- Problem statement:
Repeat only the lines from the line containing "coarse wood thread" through the line containing "for node in", both included, exactly as they stand.

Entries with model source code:
--- begin ---

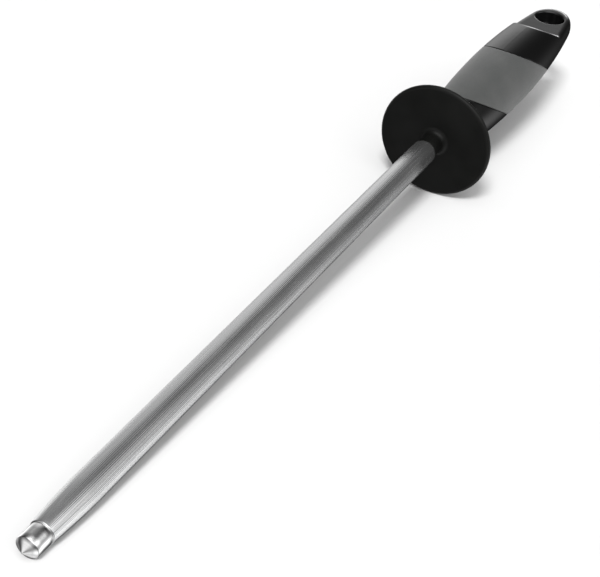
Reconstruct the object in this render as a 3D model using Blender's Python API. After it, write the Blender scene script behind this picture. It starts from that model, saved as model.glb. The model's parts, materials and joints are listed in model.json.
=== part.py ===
"""A knife sharpening steel: a ribbed rod on a pinned tang, a round finger guard and a two-material handle.

Metres, +Z up. The rod's axis is parallel to X, with the tip at +X, and the hang hole's axis is parallel
to Z. Every piece is drawn about the rod's axis, with X = 0 in the middle of the guard's disc. All of
them hang on one empty, which puts the guard's rim on Z = 0 and centres the object in X and Y.
"""

import math

import bmesh
import bpy
from mathutils import Matrix

MM = 0.001
CLEARANCE = 0.3 * MM  # left between pieces that touch

# Rod and tang
ROD_RADIUS = 4.8 * MM
ROD_TIP_X = 254.0 * MM
ROD_SHOULDER_X = 10.2 * MM
ROD_SHOULDER_ROUND = 1.0 * MM
ROD_TAPER_LENGTH = 18.0 * MM
ROD_TAPER_END_RADIUS = 3.95 * MM
SPIGOT_RADIUS = 3.65 * MM
SPIGOT_LENGTH = 6.0 * MM
CONE_LENGTH = 2.3 * MM
TANG_RADIUS = 3.0 * MM
TANG_END_X = -96.0 * MM
TANG_CHAMFER = 0.6 * MM
ROD_SEGMENTS = 48

# Finger guard
GUARD_RADIUS = 22.9 * MM
GUARD_THICKNESS = 2.6 * MM
HUB_RADIUS = 4.1 * MM
HUB_EDGE = 0.4 * MM
HUB_FILLET = 2.2 * MM
REAR_SPIGOT_RADIUS = 5.5 * MM
REAR_SPIGOT_LENGTH = 4.0 * MM
GUARD_SEGMENTS = 64

# Handle: two long arcs that meet at the belly, and a rounded nose behind them
BELLY_X = -69.0 * MM
BELLY_RADIUS = 13.9 * MM
FRONT_ARC_RADIUS = 495.0 * MM
REAR_ARC_RADIUS = 417.0 * MM
NOSE_START_X = -128.0 * MM
HANDLE_END_X = -139.3 * MM
HANDLE_EDGE = 0.6 * MM
HANDLE_SEGMENTS = 56

# Grip: a sleeve between two parallel raked seams, given by their X on the rod's axis
GRIP_FRONT_X = -38.0 * MM
GRIP_REAR_X = -87.0 * MM
SEAM_RAKE = 1.75  # metres along X for each metre of height
GRIP_THICKNESS = 2.2 * MM

# Hang lug
LUG_TOP_Z = 5.2 * MM
LUG_TOP_FOOT_X = -109.0 * MM
LUG_TOP_RAMP = math.radians(27.5)
LUG_TOP_FOOT_RADIUS = 5.0 * MM
LUG_BOTTOM_Z = -6.0 * MM
LUG_BOTTOM_FOOT_X = -115.8 * MM
LUG_BOTTOM_RAMP = math.radians(50.0)
LUG_BOTTOM_FOOT_RADIUS = 3.0 * MM
HANG_HOLE_X = -125.4 * MM
HANG_HOLE_RADIUS = 6.5 * MM
HANG_HOLE_CHAMFER = 0.6 * MM

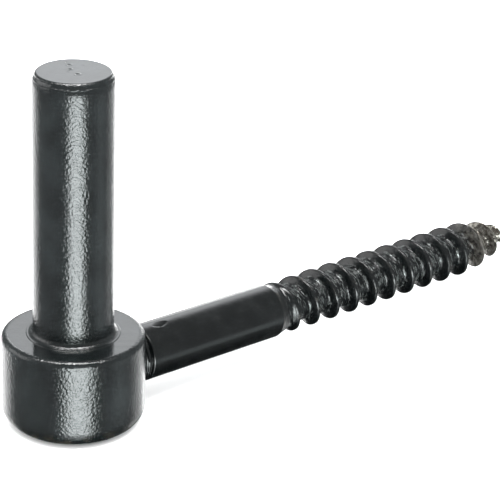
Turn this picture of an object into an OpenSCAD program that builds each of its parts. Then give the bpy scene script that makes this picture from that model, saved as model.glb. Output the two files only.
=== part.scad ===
// Gate hinge pin: an upright pin on a round boss, carried by a screw that goes into a timber post.
// Millimetres. The origin is on the pin's axis, at the boss's top face, where the gate's eye bears.
// +Z runs up the pin and +X runs out along the screw.

/* [Pin] */
// Diameter of the upright pin
pin_d = 13; // [10:0.5:16]
// Height of the pin above the boss's top face
pin_h = 44; // [30:1:70]
// How far the chamfer at the pin's end comes in from its side
pin_chamfer_in = 0.55; // [0.2:0.05:1.5]
// Height of the chamfer at the pin's end
pin_chamfer_h = 1.25; // [0.4:0.05:3]
// Radius of the hollow fillet where the pin grows out of the boss
pin_fillet_r = 1.4; // [0.5:0.1:2]

/* [Boss] */
// Diameter of the boss
boss_d = 23.2; // [21:0.2:32]
// Height of the boss
boss_h = 15.4; // [14:0.2:24]
// Radius of the rounding round the boss's top face
boss_top_r = 1; // [0.4:0.1:1.6]
// Radius of the rounding round the boss's foot
boss_foot_r = 3; // [1:0.1:4]

/* [Screw] */
// Depth of the screw's axis below the boss's top face
screw_drop = 7.7; // [6.6:0.1:8.4]
// Diameter of the plain shank
shank_d = 9.3; // [8.6:0.1:9.6]
// Length of the plain shank, up to the edge where it starts to taper
shank_l = 28; // [15:0.1:60]
// Chamfer at the shank's inner end, beside the boss
shank_chamfer = 0.2; // [0.1:0.05:0.8]
// Length of the cone from the shank down to the thread's core
shank_taper_l = 4.8; // [2:0.1:8]

/* [Stud in the boss] */
// Diameter of the screw's machine threaded stud, at the tops of its thread
stud_d = 9.2; // [8:0.1:9.6]
// Depth that the stud goes into the boss
stud_in = 12; // [8:0.5:15]
// Length of stud left showing between the boss and the shank
stud_out = 1.4; // [1:0.1:5]
// Distance between the thread's ridges on the stud
stud_pitch = 1; // [0.75:0.05:1.5]
// Depth of the grooves between those ridges
stud_groove = 0.4; // [0.2:0.05:0.8]
// Gap round the stud in its hole
stud_gap = 0.04; // [0.01:0.01:0.15]

/* [Wood thread] */
// Diameter over the thread's crests
thread_d = 9.5; // [9:0.1:12]
// Diameter of the core under the thread
core_d = 6.6; // [5:0.1:7.4]
// Advance of the thread in one turn
pitch = 4.5; // [3.5:0.1:6]
// Length of the threaded end, from the shank's edge to the tip
thread_l = 57; // [40:1:120]
// Length of the nose over which the crests come down to the tip
nose_l = 14; // [8:0.5:20]
// Width of the flat along a crest
crest_w = 0.5; // [0.3:0.05:1]
// Width of a thread ridge where it leaves the core
ridge_w = 2.3; // [1.6:0.1:3.2]
// Drop of the rounded shoulders beside a crest
crest_round = 0.25; // [0.1:0.05:0.4]
// Diameter of the blunt end of the core
tip_d = 2; // [1.6:0.1:4]
// Number of flats that make one turn of the thread
thread_steps = 32; // [24:4:40]

/* [Mark on the shank] */
// Distance of the mark's middle from the shank's inner end
mark_from_end = 4; // [2:0.1:10]
// Length of the mark along the shank
mark_l = 3.2; // [1.5:0.1:5]
// Depth of the mark at its middle
mark_depth = 0.1; // [0.05:0.01:0.4]
// Turn of the mark from the top of the shank, toward the front
mark_turn = 8; // [-90:1:90]

/* [Hidden] */
coat = [0.17, 0.18, 0.19];
coat_screw = [0.14, 0.15, 0.16];
round_fn = 96;
pin_r = pin_d / 2;
boss_r = boss_d / 2;
stud_r = stud_d / 2;
hole_r = stud_r + stud_gap;
shank_r = shank_d / 2;
thread_r = thread_d / 2;
core_r = core_d / 2;
tip_r = tip_d / 2;
tip_round = 0.6;

// Stations along the screw, measured from the pin's axis
stud_end_x = boss_r - stud_in;
shank_x = boss_r + stud_out;
taper_x = shank_x + shank_l;
tip_x = taper_x + thread_l;
nose_x = tip_x - nose_l;

// The thread ridge is sunk into the core by this much, and rises from inside the shank
ridge_bite = 0.25;
lead_in = 90;
// Angle at which the crest crosses the shank's edge, from the top over the front
lead_angle = 178;
// Share of its full radius that the crest has there, and the turns in which it gets the rest
lead_share = 0.95;
lead_turns = 2.5;
// How far short of the tip the ridge ends, the length before the tip over which its turns draw together,
// and how many times closer they lie there
run_out = 0.4;
close_l = 4.5;
close_by = 1.4;

// Plain length kept at the stud's inner end, and the shares of a pitch at which a ridge's flat top ends
// and the groove's floor starts and ends
stud_plain = 0.3;
ridge_top = 0.35;
groove_from = 0.6;
groove_to = 0.75;

// A rounding of radius r about the point c, from the angle a0 to the angle a1
function arc(c, r, a0, a1, n = 12) =
    [for (i = [0:n]) let (a = a0 + (a1 - a0) * i / n) c + r * [cos(a), sin(a)]];

// Half section of the pin and boss, from the foot round the outside to the pin's end
function body_outline() = concat(
    [[0, -boss_h]],
    arc([boss_r - boss_foot_r, boss_foot_r - boss_h], boss_foot_r, -90, 0),
    arc([boss_r - boss_top_r, -boss_top_r], boss_top_r, 0, 90, 8),
    arc([pin_r + pin_fillet_r, pin_fillet_r], pin_fillet_r, 270, 180, 8),
    [[pin_r, pin_h - pin_chamfer_h], [pin_r - pin_chamfer_in, pin_h], [0, pin_h]]
);

// Half section of the ridges on the stud, from its inner end to the groove beside the shank
stud_ridges = floor((shank_x - stud_end_x - stud_plain) / stud_pitch);
function stud_outline() = [
    for (i = [stud_ridges:-1:1])
        let (x = shank_x - i * stud_pitch)
        each [
            [stud_r, x], [stud_r, x + ridge_top * stud_pitch],
            [stud_r - stud_groove, x + groove_from * stud_pitch],
            [stud_r - stud_groove, x + (i == 1 ? 1 : groove_to) * stud_pitch]
        ]
];

// Half section of the whole screw without its thread ridge, from the stud's end to the tip
function screw_outline() = concat(
    [[0, stud_end_x], [stud_r, stud_end_x]],
    stud_outline(),
    [
        [shank_r - shank_chamfer, shank_x], [shank_r, shank_x + shank_chamfer],
        [shank_r, taper_x], [core_r, taper_x + shank_taper_l], [core_r, nose_x]
    ],
    arc([tip_r - tip_round, tip_x - tip_round], tip_round, 0, 90, 4),
    [[0, tip_x]]
);

// Share of its full radius that the crest has at the place x: its lead at the shank, and its round nose
function lead(x) = min(1, lead_share + (1 - lead_share) * (x - taper_x) / (lead_turns * pitch));
function nose(x) = x < nose_x ? 1 : sqrt(max(0, 1 - pow((x - nose_x) / nose_l, 2)));

// Radius of the core at the place x
function core_at(x) = x < nose_x ? core_r : core_r + (tip_r - core_r) * (x - nose_x) / nose_l;

// Place of the crest at the angle a: one pitch to a turn, and less where the turns draw together
function crest_x(a) =
    let (x = taper_x + pitch * (a - lead_angle) / 360, close_x = tip_x - close_l)
    x < close_x ? x : close_x + (x - close_x) / close_by;

// One section of the thread ridge: six points over the ridge at the angle a, from the shank's side.
// It narrows over its last millimetres, as it runs out at the tip.
function ridge_ring(a) =
    let (
        x = crest_x(a),
        share = min(1, (tip_x - x) / ridge_w),
        bevel = share * crest_round,
        foot = core_at(x) - ridge_bite,
        crest = max(thread_r * lead(x) * nose(x), foot + 2 * bevel),
        half = share * crest_w / 2,
        base = share * ridge_w / 2,
        knots = [
            [-base, foot], [-half - bevel, crest - bevel], [-half, crest],
            [half, crest], [half + bevel, crest - bevel], [base, foot]
        ]
    )
    [for (k = knots) [x + k[0], -k[1] * sin(a), k[1] * cos(a)]];

// Coarse thread ridge of the wood screw, one closed solid swept along a right-hand helix
module thread_ridge() {
    step = 360 / thread_steps;
    turns = (thread_l - close_l + (close_l - run_out) * close_by) / pitch;
    count = floor(turns * thread_steps) + floor(lead_in / step);
    rings = [for (i = [0:count]) ridge_ring(lead_angle - lead_in + i * step)];
    knots = 6;
    sides = [
        for (i = [0:count - 1], j = [0:knots - 1])
            let (a = i * knots + j, b = i * knots + (j + 1) % knots)
            each [[a, b, b + knots], [a, b + knots, a + knots]]
    ];
    start_cap = [for (j = [1:knots - 2]) [0, j + 1, j]];
    last = count * knots;
    end_cap = [for (j = [1:knots - 2]) [last, last + j, last + j + 1]];
    polyhedron(points = [for (r = rings) each r], faces = concat(sides, start_cap, end_cap));
}

// Shallow scoop across the shank, near the boss
module shank_mark() {
    scoop_r = (pow(mark_l / 2, 2) + pow(mark_depth, 2)) / (2 * mark_depth);
    rotate([mark_turn, 0, 0])
        translate([shank_x + mark_from_end, 0, shank_r - mark_depth + scoop_r])
        rotate([90, 0, 0])
        cylinder(h = shank_d, r = scoop_r, center = true, $fn = round_fn);
}

// Pin and boss in one piece, with the blind tapped hole that takes the screw's stud
module hinge_pin() {
    color(coat)
    difference() {
        rotate_extrude($fn = round_fn) polygon(body_outline());
        translate([stud_end_x, 0, -screw_drop])
            rotate([0, 90, 0])
            cylinder(h = boss_d, r = hole_r, $fn = round_fn);
    }
}

// Screw for the post: machine threaded stud, plain shank and coarse wood thread
module wood_screw() {
    color(coat_screw)
    translate([0, 0, -screw_drop])
    difference() {
        union() {
            rotate([0, 90, 0]) rotate_extrude($fn = round_fn) polygon(screw_outline());
            thread_ridge();
        }
        shank_mark();
    }
}

hinge_pin();
wood_screw();
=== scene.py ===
"""Gate hinge pin: an upright pin on a round boss, carried by a screw that goes into a timber post.

Sizes are in millimetres in the model's own frame: the origin is on the pin's axis at the boss's top face,
+Z runs up the pin and +X runs out along the screw. A mesh is turned into metres when it is made.
"""

from __future__ import annotations

import logging
from collections.abc import Callable
from dataclasses import dataclass
from enum import Enum

import bmesh
import bpy
import numpy as np
from mathutils import Matrix, Vector

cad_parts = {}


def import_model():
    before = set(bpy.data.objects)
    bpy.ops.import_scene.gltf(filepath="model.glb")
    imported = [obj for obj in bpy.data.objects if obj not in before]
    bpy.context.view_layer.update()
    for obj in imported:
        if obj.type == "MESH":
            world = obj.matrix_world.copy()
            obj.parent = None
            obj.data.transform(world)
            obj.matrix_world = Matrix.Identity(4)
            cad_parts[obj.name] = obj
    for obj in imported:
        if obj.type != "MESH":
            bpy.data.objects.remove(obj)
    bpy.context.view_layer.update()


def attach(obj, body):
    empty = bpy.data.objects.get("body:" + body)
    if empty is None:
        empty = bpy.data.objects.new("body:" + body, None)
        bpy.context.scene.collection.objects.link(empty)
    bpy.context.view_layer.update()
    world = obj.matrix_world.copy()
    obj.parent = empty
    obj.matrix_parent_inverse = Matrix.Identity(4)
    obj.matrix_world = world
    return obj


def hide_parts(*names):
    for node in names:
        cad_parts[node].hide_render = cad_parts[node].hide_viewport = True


Array = np.ndarray
Relief = Callable[[Array], Array]
Radius = Callable[[Array, Array], Array]
Socket = bpy.types.NodeSocket
Pair = tuple[float, float]
Triple = tuple[float, float, float]

LOG = logging.getLogger("gate_hinge_pin")
TURN = 2 * np.pi
# Metres in a millimetre, and the distance in metres at which two points of a mesh become one
MM = 0.001
WELD = 1e-7
# Distance in millimetres at which two points of an outline are the same
SAME_PLACE = 1e-9
# Angle between two faces, in degrees, from which the edge between them is sharp
SHARP_DEG = 50
# Wavelengths of an uneven field over its middle one, and the value at which it is clipped
WAVE_SPREAD = (0.7, 1.4)
WAVE_PEAK = 1.6


class Part(Enum):
    """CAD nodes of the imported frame."""

    PIN = "hinge_pin"
    SCREW = "wood_screw"


class Slot(Enum):
    """Material slots of the record."""

    COAT = "black_coat"
    SCREW_COAT = "black_coat_screw"


def straight(start: Pair, end: Pair, step: float) -> Array:
    """Points on a straight line, evenly spaced: start + share * (end - start).

    Args:
        start: First point.
        end: Last point.
        step: Longest distance between two points.

    Returns:
        The points, both ends among them, as rows.
    """
    a, b = np.array(start, float), np.array(end, float)
    count = max(1, int(np.ceil(np.linalg.norm(b - a) / step)))
    return a + np.linspace(0, 1, count + 1)[:, None] * (b - a)


def arc(centre: Pair, radius: float, start: float, end: float, count: int) -> Array:
    """Points on a circular arc: centre + radius * (cosine, sine) of evenly spaced angles.

    Args:
        centre: Centre of the arc.
        radius: Radius of the arc.
        start: First angle in degrees.
        end: Last angle in degrees.
        count: Number of points.

    Returns:
        The points as rows.
    """
    angle = np.radians(np.linspace(start, end, count))
    return np.array(centre, float) + radius * np.column_stack([np.cos(angle), np.sin(angle)])


def chain(*lines: Array) -> Array:
    """Joins lines end to end into one outline, and drops a point that repeats the one before it."""
    points = np.concatenate(lines)
    fresh = np.linalg.norm(np.diff(points, axis=0), axis=1) > SAME_PLACE
    return points[np.concatenate([[True], fresh])]


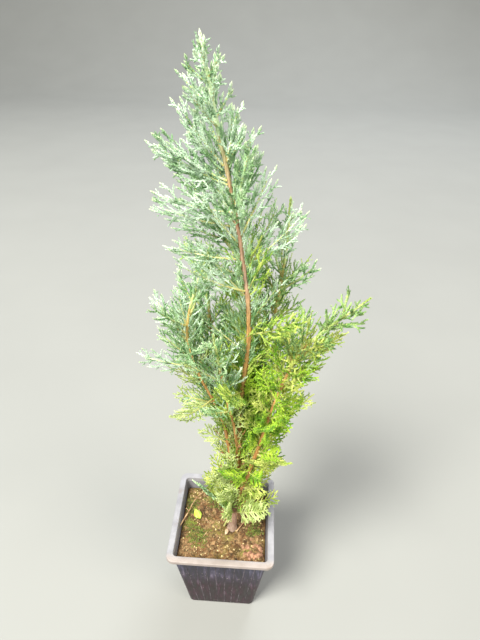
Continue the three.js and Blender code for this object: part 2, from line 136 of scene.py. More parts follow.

--- end ---

- Correct response:
// Screw for the post: machine threaded stud, plain shank and coarse wood thread
module wood_screw() {
    color(coat_screw)
    translate([0, 0, -screw_drop])
    difference() {
        union() {
            rotate([0, 90, 0]) rotate_extrude($fn = round_fn) polygon(screw_outline());
            thread_ridge();
        }
        shank_mark();
    }
}

hinge_pin();
wood_screw();
=== scene.py ===
"""Gate hinge pin: an upright pin on a round boss, carried by a screw that goes into a timber post.

Sizes are in millimetres in the model's own frame: the origin is on the pin's axis at the boss's top face,
+Z runs up the pin and +X runs out along the screw. A mesh is turned into metres when it is made.
"""

from __future__ import annotations

import logging
from collections.abc import Callable
from dataclasses import dataclass
from enum import Enum

import bmesh
import bpy
import numpy as np
from mathutils import Matrix, Vector

cad_parts = {}


def import_model():
    before = set(bpy.data.objects)
    bpy.ops.import_scene.gltf(filepath="model.glb")
    imported = [obj for obj in bpy.data.objects if obj not in before]
    bpy.context.view_layer.update()
    for obj in imported:
        if obj.type == "MESH":
            world = obj.matrix_world.copy()
            obj.parent = None
            obj.data.transform(world)
            obj.matrix_world = Matrix.Identity(4)
            cad_parts[obj.name] = obj
    for obj in imported:
        if obj.type != "MESH":
            bpy.data.objects.remove(obj)
    bpy.context.view_layer.update()


def attach(obj, body):
    empty = bpy.data.objects.get("body:" + body)
    if empty is None:
        empty = bpy.data.objects.new("body:" + body, None)
        bpy.context.scene.collection.objects.link(empty)
    bpy.context.view_layer.update()
    world = obj.matrix_world.copy()
    obj.parent = empty
    obj.matrix_parent_inverse = Matrix.Identity(4)
    obj.matrix_world = world
    return obj


def hide_parts(*names):
    for node in names:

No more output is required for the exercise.